Direct effects of diltiazem, nifedipine and verapamil on peripheral sympathetic nerve function, cardiac impulse conduction and cardiovascular function in anesthetized dogs subjected to ganglionic blockade

• Published in: European journal of pharmacology Vol. 128; no. 1-2; p. 109
• Main Authors: Bergey, J L, Much, D R
• Format: Journal Article
• Language: English
• Published: Netherlands 22.08.1986
• Subjects: Animals; Autonomic Fibers, Postganglionic - drug effects; Autonomic Nerve Block; Blood Pressure - drug effects; Calcium Channel Blockers - pharmacology; Cardiovascular System - drug effects; Diltiazem - pharmacology; Dogs; Heart Conduction System - drug effects; Heart Rate - drug effects; Nifedipine - pharmacology; Sympathetic Nervous System - drug effects; Verapamil - pharmacology
• ISSN: 0014-2999
• DOI: 10.1016/0014-2999(86)90564-9

The Ca2+ entry blockers diltiazem, nifedipine and verapamil produced dose-dependent increases in atrioventricular conduction time (A-H interval), while decreasing heart rate and mean arterial pressure in anesthetized dogs previously subjected to ganglionic blockade to prevent hypotension-induced reflex changes in sympathetic tone. Nifedipine and verapamil, but not diltiazem, also reduced (P less than 0.05) the tachycardia produced by electrical stimulation of the cardioaccelerator nerve at doses which did not alter the heart rate response to direct beta-adrenoceptor stimulation by isoproterenol (0.1 microgram/kg i.v.). The lowest doses of nifedipine (0.03 mg/kg) and verapamil (0.3 mg/kg) that produced decreases in mean arterial blood pressure were the same as or greater than those which selectivity reduced the tachycardiac effects of low frequency (1 Hz, 25-35 V, 5 ms), but not high frequency (10 Hz, 25-35 V, 5 ms) cardiac nerve stimulation.

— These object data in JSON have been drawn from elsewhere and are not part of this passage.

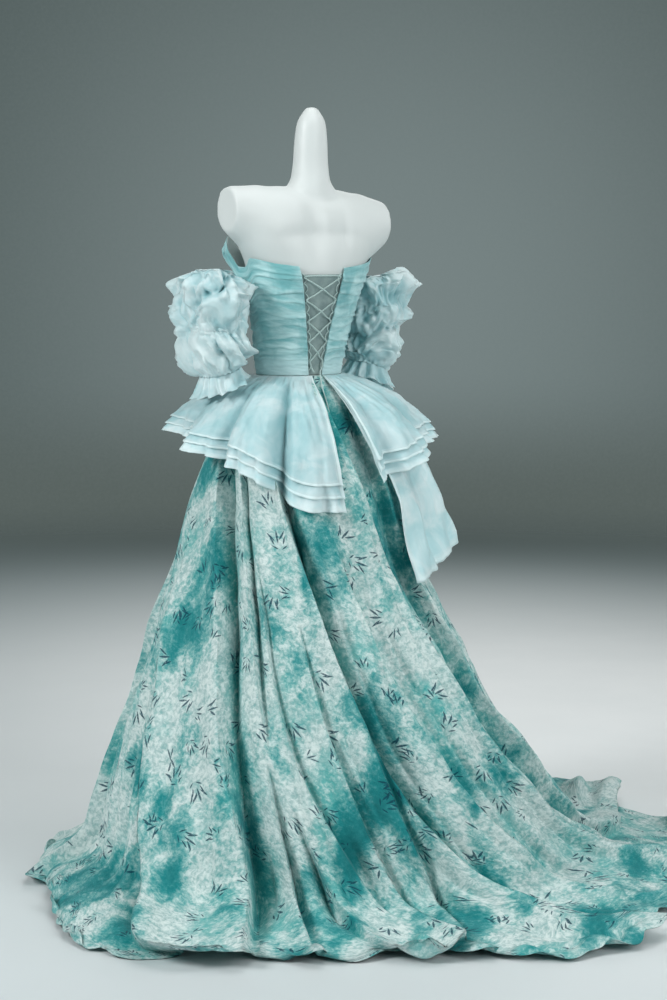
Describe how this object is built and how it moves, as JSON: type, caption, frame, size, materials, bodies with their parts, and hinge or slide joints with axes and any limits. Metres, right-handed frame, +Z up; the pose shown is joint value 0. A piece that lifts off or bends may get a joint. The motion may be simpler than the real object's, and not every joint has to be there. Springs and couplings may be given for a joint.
{
  "type": "prom dress on a dress form",
  "caption": "Laced-back dress with a printed full skirt and swept train, off-shoulder puff sleeves and layered organza peplums, standing on a limbless dress form.",
  "frame": {"origin": "centre of the underside of the stand's base, on the floor", "axes": "+Z up, front of the dress to -Y, back with the lacing to +Y, wearer's left to +X"},
  "size_m": [1.7049, 1.4477, 1.712],
  "materials": {
    "form": "white satin gloss",
    "stand": "pale grey paint",
    "print": "cloque cloth printed with soft blotches and leaf sprigs",
    "ruched": "ruched organza over a firm bodice",
    "organza": "sheer crisp organza",
    "lining": "plain white lining",
    "modesty": "plain grey panel",
    "cord": "satin rouleau cord"
  },
  "bodies": {
    "root": {"form_torso": "form", "form_pole": "stand", "form_base": "stand", "bodice_front": "ruched", "bodice_back_left": "ruched", "bodice_back_right": "ruched", "bodice_front_lining": "lining", "modesty_panel": "modesty", "loops_left": "cord", "loops_right": "cord", "lacing_cord": "cord", "skirt_left_side": "print", "skirt_left_back": "print", "skirt_back": "print", "skirt_train": "print", "skirt_right_side": "print", "skirt_right_front": "print", "skirt_front": "print", "skirt_left_front": "print", "peplum_left_under": "organza", "peplum_left_middle": "organza", "peplum_left_upper": "organza", "peplum_right_under": "organza", "peplum_right_middle": "organza", "peplum_right_upper": "organza", "peplum_side_panel": "organza", "sleeve_left_upper_puff": "organza", "sleeve_left_lower_puff": "organza", "sleeve_left_cuff_frill": "organza", "sleeve_right_upper_puff": "organza", "sleeve_right_lower_puff": "organza", "sleeve_right_cuff_frill": "organza"}
  },
  "joints": []
}
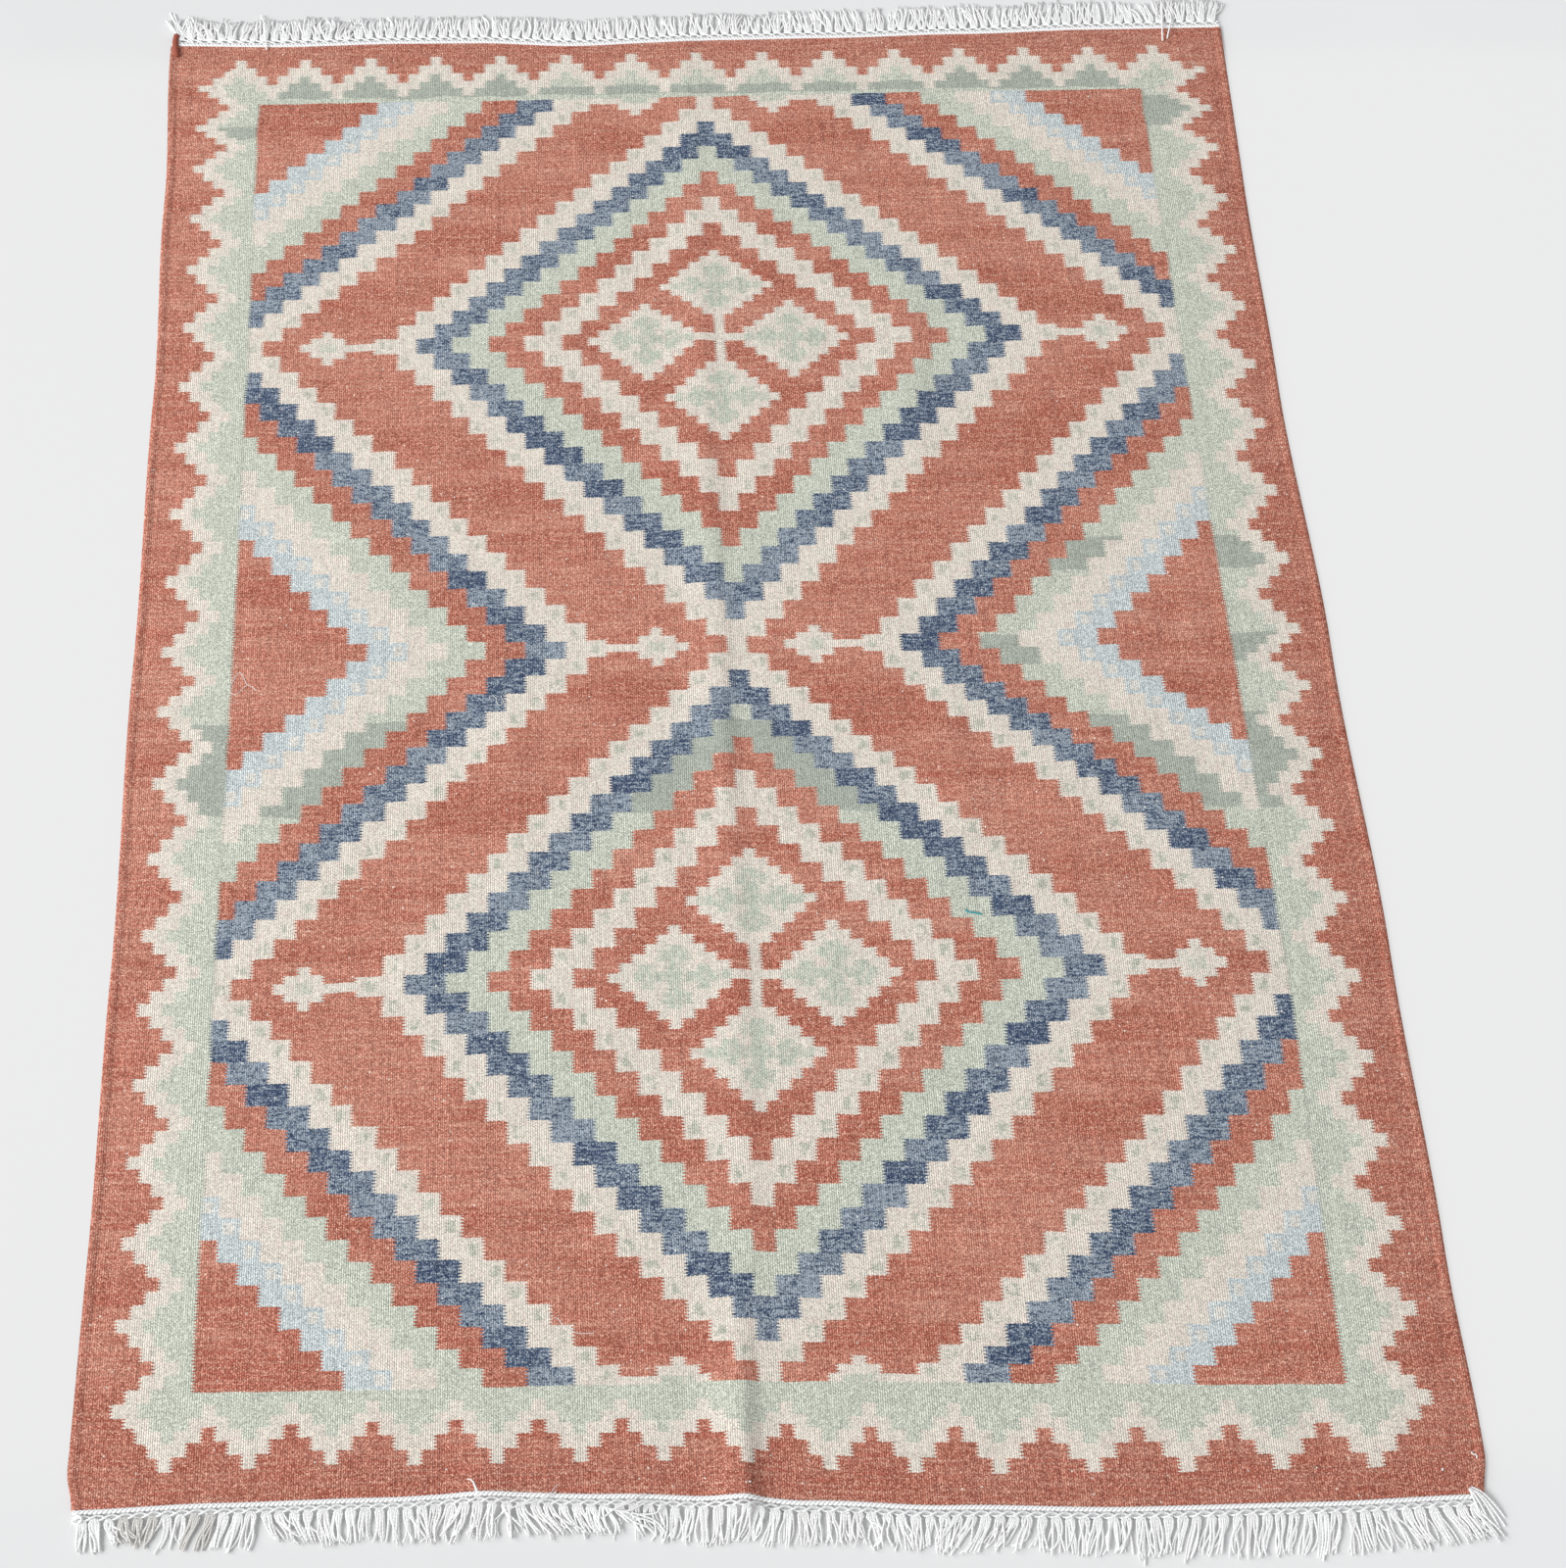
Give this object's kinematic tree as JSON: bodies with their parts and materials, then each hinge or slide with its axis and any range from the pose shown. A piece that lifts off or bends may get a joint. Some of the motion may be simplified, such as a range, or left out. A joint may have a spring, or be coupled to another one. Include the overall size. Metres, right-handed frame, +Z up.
{
  "type": "flat-woven kilim rug with a knotted fringe",
  "caption": "Rectangular flat-woven rug with stepped diamond medallions, a toothed border and a short knotted cotton fringe on both ends.",
  "frame": {"origin": "on the floor, under the middle of the rug's box, fringes included", "axes": "+X across the rug, +Y along it from the near fringe to the far one, +Z up off the floor"},
  "size_m": [1.3662, 1.9488, 0.0113],
  "materials": {
    "woven_wool": "matt weft-faced flat weave in terracotta, beige, sage and navy, with darker and lighter picks",
    "fringe_cotton": "matt unbleached plied cotton"
  },
  "bodies": {
    "root": {"woven_cloth": "woven_wool", "near_fringe": "fringe_cotton", "far_fringe": "fringe_cotton"}
  },
  "joints": []
}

These data suggest that threshold vasodilator doses of some Ca2+ blockers may selectively reduce low level (or basal) sympathetic neurotransmission and this additional pharmacologic action may contribute to the antihypertensive mechanism. The failure to inhibit the high frequency nerve response may also help to explain the relatively low incidence of orthostatic hypotension associated with the clinical use of Ca2+ blockers as compared to other direct-acting vasodilators.